裏起毛はいつだって暖かいけれど、特に暖かさを感じるのは、触れた瞬間だ。何人たりとも拒まない、平等な優しさ。神様の愛も、こんな感じなのかもしれない。


ああ、触れていたい。あの優しさに。温もりに。

いつまでもずっと、すやすやと眠る猫の額を撫でるように、優しく、そっと、触れていたいのだ。

それを隔てるのものは、必要ではない。むしろ、あってはならない。裏起毛と、私の間にあっていいものなんて、ない。

だから私は、薄手の何か、カットソーかシャツか、そういう類のものを着込むなんて、できることならしたくなかった。


じゃあ、どうすれば良いのだろう。

私を暖めてくれるはずの存在を、直に感じて、その愛に触れるには、どうすれば。


コンビニの外の空気は、さっきよりも冷たくなっていた。


どうすれば良いのか、なんて考えたところで答えは出ない。ただ、一つだけハッキリしたことがあった。

それは、私は「間違った」ということ。

あの時、あのスウェットを「裏起毛だからきっと暖かい」と、そう思ってしまったこと。それが間違いだった。

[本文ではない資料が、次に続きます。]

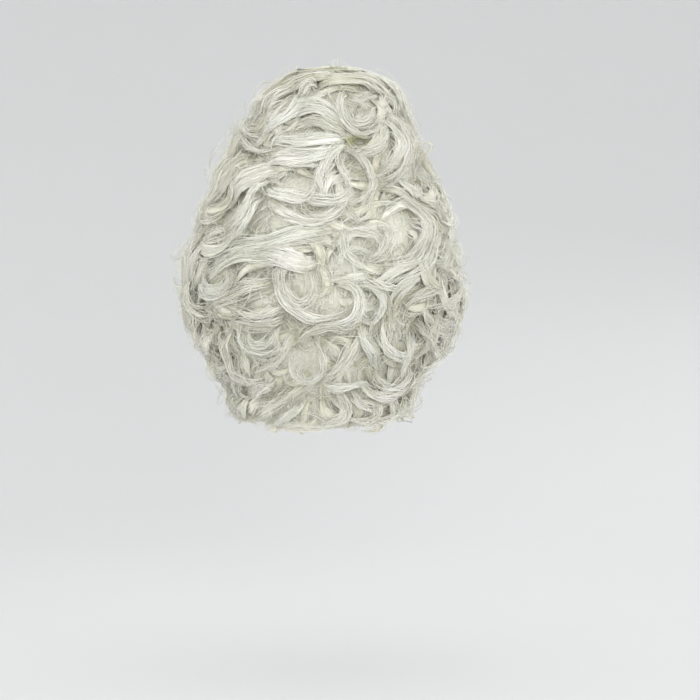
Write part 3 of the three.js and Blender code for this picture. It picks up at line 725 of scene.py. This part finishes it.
def dress(locks, tone=0.0, bodies=True, ribbons=0.3, spacing=WISP_SPACING, per_wisp=1, **strand_sizes):
    """Adds each lock, painted lighter or darker by tone as light and shade of its layer, to the pieces of the
    tier that it grows from.
    """
    locks.shade += tone
    tier = locks.tiers()
    for index, (name, *_) in enumerate(TIERS):
        which = np.flatnonzero(tier == index)
        if not len(which):
            continue
        wisps = Wisps(locks, which, spacing)
        if bodies:
            add_bodies(locks_of[name], locks, which[locks.wide[which] > NARROWEST_BODY])
            add_wisps(locks_of[name], wisps, ribbons)
        add_strands(strands_of[name], wisps, per_wisp, **strand_sizes)


def chart_lines(rows):
    """Smooth lines with even steps through places of the chart: how far across and down they lie."""
    lines = []
    for places in rows:
        steps = smooth_columns(places, np.linspace(0, len(places) - 1, WALK_STEPS * 4 + 1))
        way = np.concatenate([[0], np.cumsum(np.linalg.norm(np.diff(steps, axis=0), axis=1))])
        even = np.linspace(0, way[-1], WALK_STEPS + 1)
        lines.append([np.interp(even, way, values) for values in steps.T])
    return np.swapaxes(np.array(lines), 0, 1)


def charted_locks():
    """The locks of the chart, laid on the back of the hair."""
    x, z = chart_place(*chart_lines(places for _, _, *places in BACK_LOCKS))
    wide, deep, set_back, lean = HAIR.outline(z)
    share = np.clip((x - lean) / wide, -0.985, 0.985)
    points = np.stack([lean + share * wide, set_back + deep * np.sqrt(1 - share**2), z], -1)
    wide_mm, light = np.array([row[:2] for row in BACK_LOCKS], float).T
    lift_mm = np.clip(5 - 0.3 * wide_mm, 0, 4)
    return Locks(points, wide_mm * 1.15, lift_mm, 1 + 0.06 * wide_mm, twist=20, shade=light * PAINTED_LIGHT_STEP)


def loose_curls():
    """The loose curls of the chart, in the plane of the hair's edge as it shows from behind."""
    x, z = chart_place(*chart_lines(LOOSE_CURLS), highest=1.1)
    middle = HAIR.outline(z)[2] + column(rng.uniform(-0.01, 0.02, len(z)))
    points = np.stack([x, middle, z], -1)
    outs = np.broadcast_to((0.0, 1.0, 0.0), points.shape)
    return Locks(points, 1.8, 0.0, 0.0, twist=0, outs=outs)


def top_locks():
    """The broad locks that come over the top from the front."""
    angle, up, heading, turn, long_mm, wide_mm = np.array(TOP_LOCKS, float).T
    return Locks(walked(angle, height_of(up), heading, turn, long_mm, 5), wide_mm * 1.2, 0.0, 3.0)


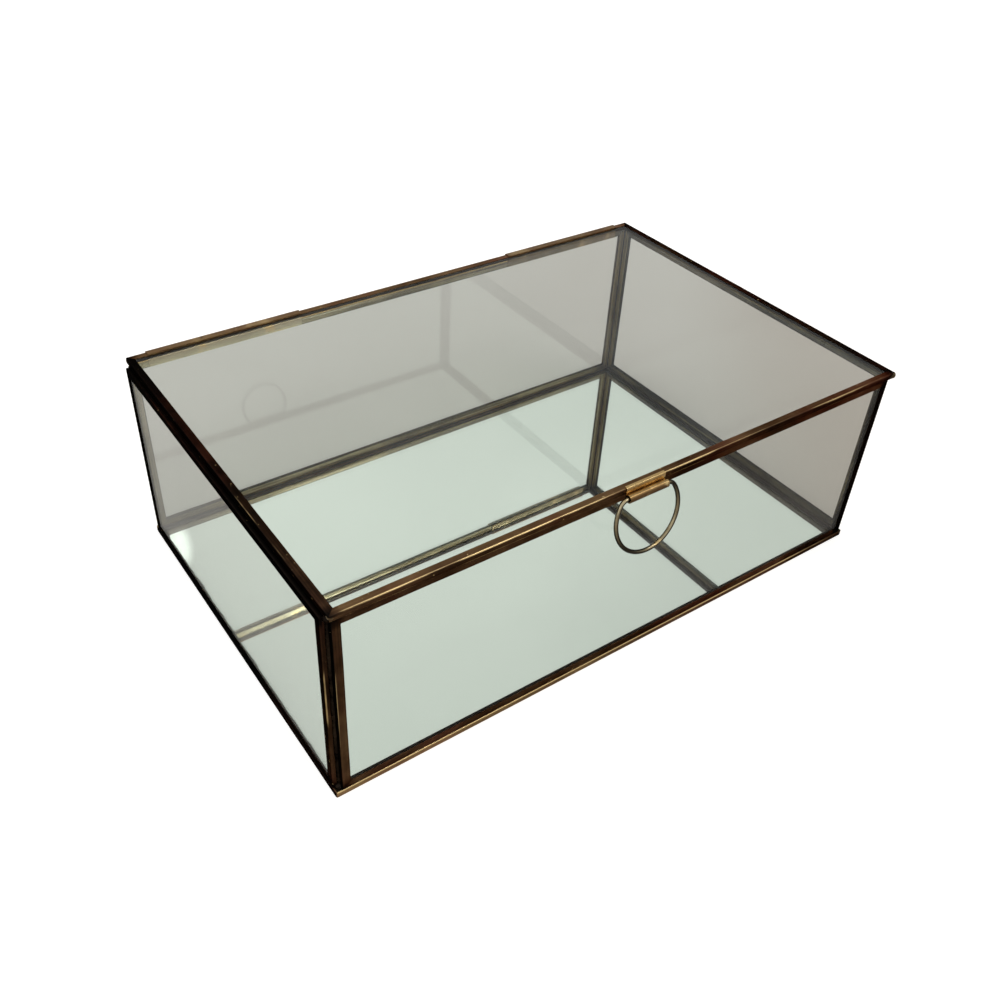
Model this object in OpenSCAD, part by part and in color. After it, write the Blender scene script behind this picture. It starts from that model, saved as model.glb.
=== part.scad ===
// Hinged glass casket. Six panes are each edged with folded brass channel, and the
// panels are soldered into a box with a mirror floor and a lid on two sleeve hinges.
// Millimetres, +Z up. The origin is on the table, in the middle of the ground that the whole
// box covers with its pull and its hinges, and the pull faces -Y.

/* [Box] */
// Length along the front
body_w = 250; // [190:1:360]
// Depth from front to back
body_d = 160; // [120:1:260]
// Height of the top edge of the walls
wall_top = 81.6; // [55:0.1:140]

/* [Glass] */
// Thickness of the clear panes
glass_t = 1.8; // [1.6:0.1:2.4]
// Thickness of the mirror in the floor
mirror_t = 2; // [1.6:0.1:3]
// Room between the edge of a pane and the fold of its channel
glass_gap = 0.4; // [0.2:0.1:0.8]

/* [Brass channel] */
// Thickness of the folded sheet
sheet = 0.3; // [0.25:0.05:0.4]
// Outside radius of the folds
fold_r = 0.5; // [0.4:0.05:0.7]
// Width of the lips on the walls and the floor
lip = 3.2; // [2.8:0.1:6]
// Width of the lips on the lid
lid_lip = 2.8; // [2.4:0.1:5]
// Radius of the outer corners of the floor and the lid
corner_r = 0.9; // [0.6:0.1:1.5]

/* [Lid] */
// Slit between the walls and the closed lid
lid_gap = 0.7; // [0.6:0.05:1.2]
// How far the lid stands out past the front wall
lid_front = 1.5; // [0.5:0.1:3]
// How far the lid stops short of the back of the box
lid_back = 0.3; // [0.2:0.1:0.6]
// How far the lid stops short of each side of the box when it is centred
lid_side = 1.2; // [1:0.1:4]
// How far the lid sits to the left of centre
lid_left = 0; // [0:0.1:0.8]

/* [Hinges] */
// Length of each hinge
hinge_len = 64; // [36:1:70]
// Distance of the middle of each hinge from the middle of the box
hinge_x = 84; // [55:1:85]
// Thickness of the hinge leaves
leaf_t = 0.35; // [0.3:0.05:0.4]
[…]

もちろん、試着はした。試着せずに洋服を買うことは、ない。


あの日も、スウェットを試着した。

ああ、裏起毛なんだ。暖かくて、心地良くて、可愛くて、買うしかないな。そう思って購入に至った。

だけど私は、ちっとも気づかなかったのだ。

その試着室に、秋の、冷たい、木枯しが吹き付けることは決してない。ということを。


試着室の中はいつだって、完全で、完璧で、穏やかで、健やかで、平和で、守られている空間だ。そのことに、気づかなかったのだ。

困難など一つもない空間で、私は価値を見出そうとしていたのだ。

だから知る由もなかった。このスウェットに、秋の冷たい風が通り抜ける隙間があることを。暖かいに決まっていると、油断していた。

だって、裏起毛だから。


あんなにも触れたい、触れたいと思っていた裏起毛に、今、触れて気づく。


そこには愛なんてなかったし、温もりなんて全くなかった。

付き合えば、結婚すれば、恋人になれば、家族になれば。


そこには愛があると思っていた。温もりがあると思っていた。

だって、裏起毛なのだから。恋人なのだから。家族なのだから。


雨や風や雪や、あられや嘘や嫉妬、依存、偽り。そういったものは、試着室には一切ない。

だから、気づけなかったのだ。


裏起毛が暖かいのは、触れた時だけだということに。


やはり私は、薄手の何か、カットソーかシャツか、そういう類のものを一枚、中に着込むべきなのだろうか。

あるいは、スウェットのことは諦めて、もっと暖かい素材のセーターにすべきなのだろうか。

あるいはーーーーーー。


裏起毛と、わたしの間にあるもの。

木枯しが通り抜ける隙間なんてない、温もりだけの冬が、いつかきっと訪れますように。